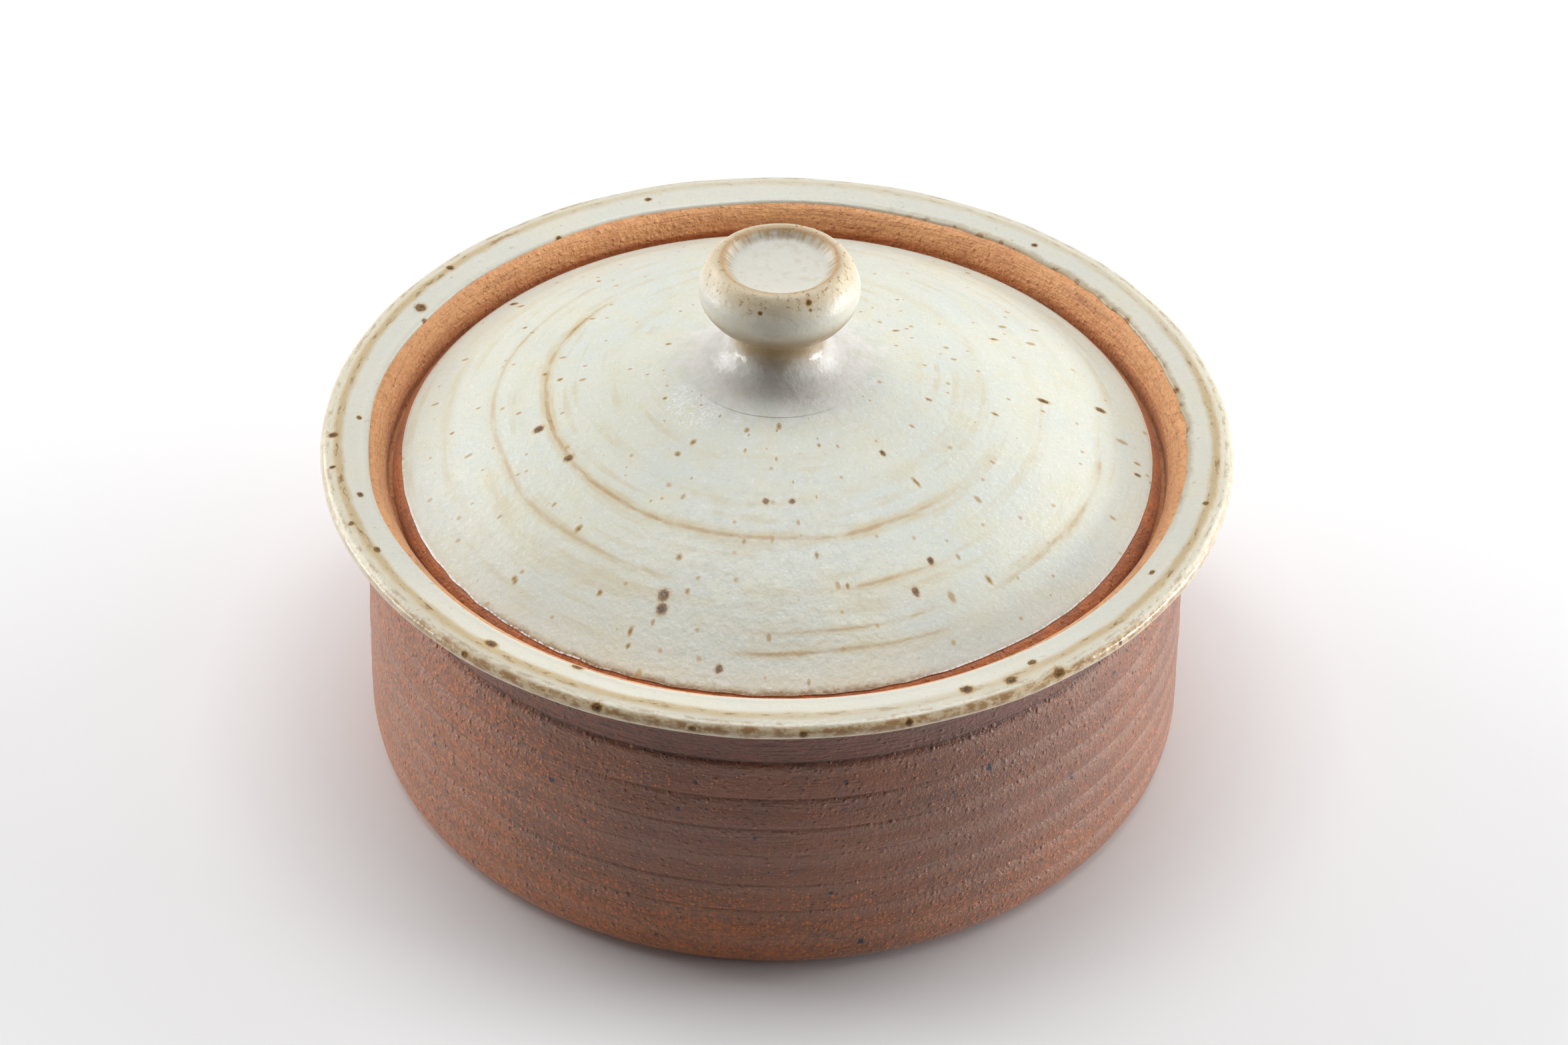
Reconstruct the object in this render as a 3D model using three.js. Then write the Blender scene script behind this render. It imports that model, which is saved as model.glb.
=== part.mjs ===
// Low, wide stoneware butter crock with a domed lid that drops into a gallery inside the rim.
//
// Three pieces, all thrown on the wheel and so all turned about the +Z axis:
//   crock_body  the pot: foot ring, floor, wall, gallery and flanged rim in one thrown piece
//   lid         the domed lid, which rests by its flat edge on the gallery's ledge
//   lid_knob    the dished knob, thrown on its own and luted to the middle of the lid
//
// Millimetres, +Z up. The origin is the middle of the foot's underside.
import * as THREE from 'three';

// ---- Driving dimensions -------------------------------------------------------------------
const RIM_RADIUS = 107.7; // outermost edge of the flange
const RIM_HEIGHT = 80; // height of that edge above the table
const CREST_RADIUS = 104; // highest circle of the flange's rounded lip
const CREST_RISE = 2; // how far the crest stands above the outermost edge

const FOOT_RADIUS = 96; // outside of the flat foot ring
const FOOT_WIDTH = 9; // width of the foot ring's flat face
const FOOT_RECESS = 1.6; // how deep the base is turned inside the foot ring
const BASE_RADIUS = 99.9; // widest part of the wall, low down
const NECK_RADIUS = 94.6; // groove under the collar, the wall's narrowest circle
const NECK_HEIGHT = 60; // height of that groove

const FLOOR_TOP = 8; // height of the inside of the floor
const WALL = 5.8; // thickness of the wall

const GALLERY_RADIUS = 92.5; // upright wall of the gallery
const GALLERY_MOUTH = 95.5; // inner corner of the flange, where the gallery begins
const LEDGE_HEIGHT = 70; // flat ledge that carries the lid
const LEDGE_RADIUS = 83.4; // inner edge of the ledge

const LID_RADIUS = 91.3; // leaves 1.2 mm all round inside the gallery
const LID_SEAT = 84.6; // inner edge of the lid's flat seat
const LID_SHOULDER_RADIUS = 88.6; // where the dome turns over into the lid's edge
const LID_SHOULDER_HEIGHT = 75.6;
const LID_CROWN = 101.6; // height of the top of the dome under the knob
const LID_THICKNESS = 5.5;

const KNOB_TOP = 128.4; // height of the knob's crest, the top of the whole object
const KNOB_CREST_RADIUS = 14.3;
const KNOB_RADIUS = 18.6; // widest part of the knob
const KNOB_WIDEST = 120.6; // height of that widest part
const KNOB_NECK_RADIUS = 10.4;
const KNOB_NECK_HEIGHT = 108;
const KNOB_FOOT_RADIUS = 18.2; // where the knob's foot runs out on the dome
const KNOB_DISH = 3; // depth of the hollow in the knob's top

const GAP = 0.3; // between pieces that rest on or join each other
const SEGMENTS = 72; // facets round the crock and the lid
const KNOB_SEGMENTS = 48;

// ---- Materials ----------------------------------------------------------------------------
const material = (color, roughness) =>
  new THREE.MeshStandardMaterial({ color, roughness, metalness: 0 });
const unglazedStoneware = material(0x8a5a41, 0.85);
const paleGlaze = material(0xd9dccf, 0.4);
const knobGlaze = material(0xdedace, 0.4);

// ---- Profile helpers ----------------------------------------------------------------------
const point = (radius, height) => new THREE.Vector2(radius, height);

// A smooth stretch of profile through the given points.
const smooth = (points, steps) => new THREE.SplineCurve(points).getPoints(steps);

// Turns a profile, walked from the axis below to the axis above, into a closed solid.
function turned(name, stretches, segments, finish) {
  const mesh = new THREE.Mesh(new THREE.LatheGeometry(stretches.flat(), segments), finish);
  mesh.name = name;
  // A lathe turns about Y, so the solid is stood up to turn about Z.
  mesh.rotation.x = Math.PI / 2;
  return mesh;
}

// ---- Crock body ---------------------------------------------------------------------------
function crockBody() {
  const footInside = FOOT_RADIUS - FOOT_WIDTH;
  const base = [
    point(0, FOOT_RECESS),
    point(footInside - 2, FOOT_RECESS),
    point(footInside, 0),
    point(FOOT_RADIUS, 0),
  ];
  const wall = smooth(
    [
      point(FOOT_RADIUS + 2.2, 1.1),
      point(BASE_RADIUS - 0.3, 3.6),
      point(BASE_RADIUS, 12),
      point(BASE_RADIUS - 0.8, 27),
      point(BASE_RADIUS - 1.4, 42),
      point(BASE_RADIUS - 3, 51),
      point(NECK_RADIUS + 0.9, NECK_HEIGHT - 2.2),
    ],
    9,
  );
  const collar = smooth(
    [
      point(NECK_RADIUS, NECK_HEIGHT),
      point(NECK_RADIUS + 0.8, NECK_HEIGHT + 6),
      point(NECK_RADIUS + 2.1, NECK_HEIGHT + 11.5),
      point(NECK_RADIUS + 5.4, RIM_HEIGHT - 4.2),
      point(RIM_RADIUS - 3, RIM_HEIGHT - 2.2),
    ],
    6,
  );
  const lip = smooth(
    [
      point(RIM_RADIUS - 0.9, RIM_HEIGHT - 1.3),
      point(RIM_RADIUS, RIM_HEIGHT),
      point(RIM_RADIUS - 0.7, RIM_HEIGHT + 0.9),
      point(CREST_RADIUS, RIM_HEIGHT + CREST_RISE),
    ],
    6,
  );
  const gallery = [
    point((CREST_RADIUS + GALLERY_MOUTH) / 2, RIM_HEIGHT + 1.4),
    point(GALLERY_MOUTH, RIM_HEIGHT),
    point(GALLERY_MOUTH - 1.3, RIM_HEIGHT - 1.5),
    point(GALLERY_RADIUS + 0.5, RIM_HEIGHT - 4),
    point(GALLERY_RADIUS, RIM_HEIGHT - 6.2),
    point(GALLERY_RADIUS, LEDGE_HEIGHT),
    point(LEDGE_RADIUS, LEDGE_HEIGHT),
  ];
  const inside = smooth(
    [
      point(LEDGE_RADIUS, LEDGE_HEIGHT - 3.5),
      point(NECK_RADIUS - WALL - 0.6, NECK_HEIGHT - 2),
      point(BASE_RADIUS - WALL - 1.2, 40),
      point(BASE_RADIUS - WALL - 0.6, 20),
      point(BASE_RADIUS - WALL - 4, FLOOR_TOP + 3),
      point(BASE_RADIUS - WALL - 12, FLOOR_TOP),
    ],
    9,
  );
  const floor = [point(0, FLOOR_TOP)];
  const stretches = [base, wall, collar, lip, gallery, inside, floor];
  return turned('crock_body', stretches, SEGMENTS, unglazedStoneware);
}

// ---- Lid ----------------------------------------------------------------------------------
// The dome from its crown to its shoulder, lowered by the given depth.
function dome(depth, outerRadius, steps) {
  const fall = LID_CROWN - LID_SHOULDER_HEIGHT;
  const shares = [
    [0, 0],
    [0.24, 0.055],
    [0.43, 0.21],
    [0.62, 0.415],
    [0.81, 0.68],
    [1, 1],
  ];
  const points = shares.map(([across, down]) =>
    point(across * outerRadius, LID_CROWN - depth - down * fall),
  );
  return smooth(points, steps);
}

function lid() {
  const seatHeight = LEDGE_HEIGHT + GAP;
  const underside = dome(LID_THICKNESS, LID_SEAT, 9);
  underside[underside.length - 1] = point(LID_SEAT, seatHeight);
  const edge = [
    point(LID_RADIUS - 0.6, seatHeight),
    point(LID_RADIUS, seatHeight + 0.8),
    point(LID_RADIUS - 0.1, LID_SHOULDER_HEIGHT - 3.2),
    point(LID_RADIUS - 1, LID_SHOULDER_HEIGHT - 1.4),
  ];
  const top = dome(0, LID_SHOULDER_RADIUS, 10).reverse();
  return turned('lid', [underside, edge, top], SEGMENTS, paleGlaze);
}

// ---- Knob ---------------------------------------------------------------------------------
function lidKnob() {
  const footHeight = LID_CROWN + GAP;
  const foot = [
    point(0, footHeight),
    point(KNOB_FOOT_RADIUS / 2, footHeight - 0.4),
    point(KNOB_FOOT_RADIUS, footHeight - 1.1),
    point(KNOB_FOOT_RADIUS, footHeight - 0.5),
  ];
  const stem = smooth(
    [
      point(KNOB_FOOT_RADIUS - 4.4, footHeight + 1),
      point(KNOB_NECK_RADIUS + 0.7, KNOB_NECK_HEIGHT - 2.6),
      point(KNOB_NECK_RADIUS, KNOB_NECK_HEIGHT),
      point(KNOB_NECK_RADIUS + 0.4, KNOB_NECK_HEIGHT + 2.6),
      point(KNOB_NECK_RADIUS + 1.4, KNOB_NECK_HEIGHT + 4),
      point(KNOB_RADIUS - 4.8, KNOB_WIDEST - 7.2),
      point(KNOB_RADIUS - 2.1, KNOB_WIDEST - 5.6),
    ],
    10,
  );
  const crown = smooth(
    [
      point(KNOB_RADIUS - 0.5, KNOB_WIDEST - 3.3),
      point(KNOB_RADIUS, KNOB_WIDEST),
      point(KNOB_RADIUS - 0.8, KNOB_WIDEST + 3.6),
      point(KNOB_CREST_RADIUS + 2, KNOB_TOP - 1.4),
      point(KNOB_CREST_RADIUS, KNOB_TOP),
      point(KNOB_CREST_RADIUS - 1.5, KNOB_TOP - 0.7),
    ],
    9,
  );
  const dish = smooth(
    [
      point(KNOB_CREST_RADIUS - 2.8, KNOB_TOP - 1.8),
      point(KNOB_CREST_RADIUS - 6, KNOB_TOP - KNOB_DISH + 0.4),
      point(0, KNOB_TOP - KNOB_DISH),
    ],
    4,
  );
  return turned('lid_knob', [foot, stem, crown, dish], KNOB_SEGMENTS, knobGlaze);
}

// ---- Assembly -----------------------------------------------------------------------------
const crock = new THREE.Group();
crock.name = 'butter_crock';
crock.add(crockBody(), lid(), lidKnob());

export default crock;
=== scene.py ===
import math

import bpy
import numpy as np
from mathutils import Matrix, Vector


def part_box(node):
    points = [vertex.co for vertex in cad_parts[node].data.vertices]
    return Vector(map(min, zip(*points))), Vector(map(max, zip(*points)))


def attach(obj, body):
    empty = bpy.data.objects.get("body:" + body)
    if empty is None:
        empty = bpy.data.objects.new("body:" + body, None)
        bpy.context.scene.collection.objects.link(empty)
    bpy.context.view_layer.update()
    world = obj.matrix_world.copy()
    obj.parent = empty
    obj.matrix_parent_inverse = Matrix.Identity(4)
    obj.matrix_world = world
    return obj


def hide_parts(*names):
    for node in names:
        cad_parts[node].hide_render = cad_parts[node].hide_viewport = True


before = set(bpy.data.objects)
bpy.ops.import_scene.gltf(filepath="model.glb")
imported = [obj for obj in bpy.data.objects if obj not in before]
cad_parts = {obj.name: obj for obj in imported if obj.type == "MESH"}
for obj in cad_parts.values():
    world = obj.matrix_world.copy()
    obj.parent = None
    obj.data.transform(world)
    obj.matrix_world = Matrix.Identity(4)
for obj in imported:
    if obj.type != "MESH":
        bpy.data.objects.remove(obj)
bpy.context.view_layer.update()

# Butter crock: bare stoneware with a pale glaze on its flanged rim, its inside and its domed lid.
# Profiles are in millimetres, in the frame's own axes: +Z up, the foot's underside at z = 0.
# Angles run round the wheel axis from the front (-Y), and are positive towards the right (+X).

# ---- Dimensions read from the frame -----------------------------------------------------------
MM = 0.001


crock_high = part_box("crock_body")[1] / MM
lid_low, lid_high = (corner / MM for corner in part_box("lid"))
knob_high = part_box("lid_knob")[1] / MM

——

Repeat word for word the lines from the line with "dish], KNOB_SEGMENTS, knobGlaze);" to the line with "# Angles run", both lines included.

  return turned('lid_knob', [foot, stem, crown, dish], KNOB_SEGMENTS, knobGlaze);
}

// ---- Assembly -----------------------------------------------------------------------------
const crock = new THREE.Group();
crock.name = 'butter_crock';
crock.add(crockBody(), lid(), lidKnob());

export default crock;
=== scene.py ===
import math

import bpy
import numpy as np
from mathutils import Matrix, Vector


def part_box(node):
    points = [vertex.co for vertex in cad_parts[node].data.vertices]
    return Vector(map(min, zip(*points))), Vector(map(max, zip(*points)))


def attach(obj, body):
    empty = bpy.data.objects.get("body:" + body)
    if empty is None:
        empty = bpy.data.objects.new("body:" + body, None)
        bpy.context.scene.collection.objects.link(empty)
    bpy.context.view_layer.update()
    world = obj.matrix_world.copy()
    obj.parent = empty
    obj.matrix_parent_inverse = Matrix.Identity(4)
    obj.matrix_world = world
    return obj


def hide_parts(*names):
    for node in names:
        cad_parts[node].hide_render = cad_parts[node].hide_viewport = True


before = set(bpy.data.objects)
bpy.ops.import_scene.gltf(filepath="model.glb")
imported = [obj for obj in bpy.data.objects if obj not in before]
cad_parts = {obj.name: obj for obj in imported if obj.type == "MESH"}
for obj in cad_parts.values():
    world = obj.matrix_world.copy()
    obj.parent = None
    obj.data.transform(world)
    obj.matrix_world = Matrix.Identity(4)
for obj in imported:
    if obj.type != "MESH":
        bpy.data.objects.remove(obj)
bpy.context.view_layer.update()

# Butter crock: bare stoneware with a pale glaze on its flanged rim, its inside and its domed lid.
# Profiles are in millimetres, in the frame's own axes: +Z up, the foot's underside at z = 0.
# Angles run round the wheel axis from the front (-Y), and are positive towards the right (+X).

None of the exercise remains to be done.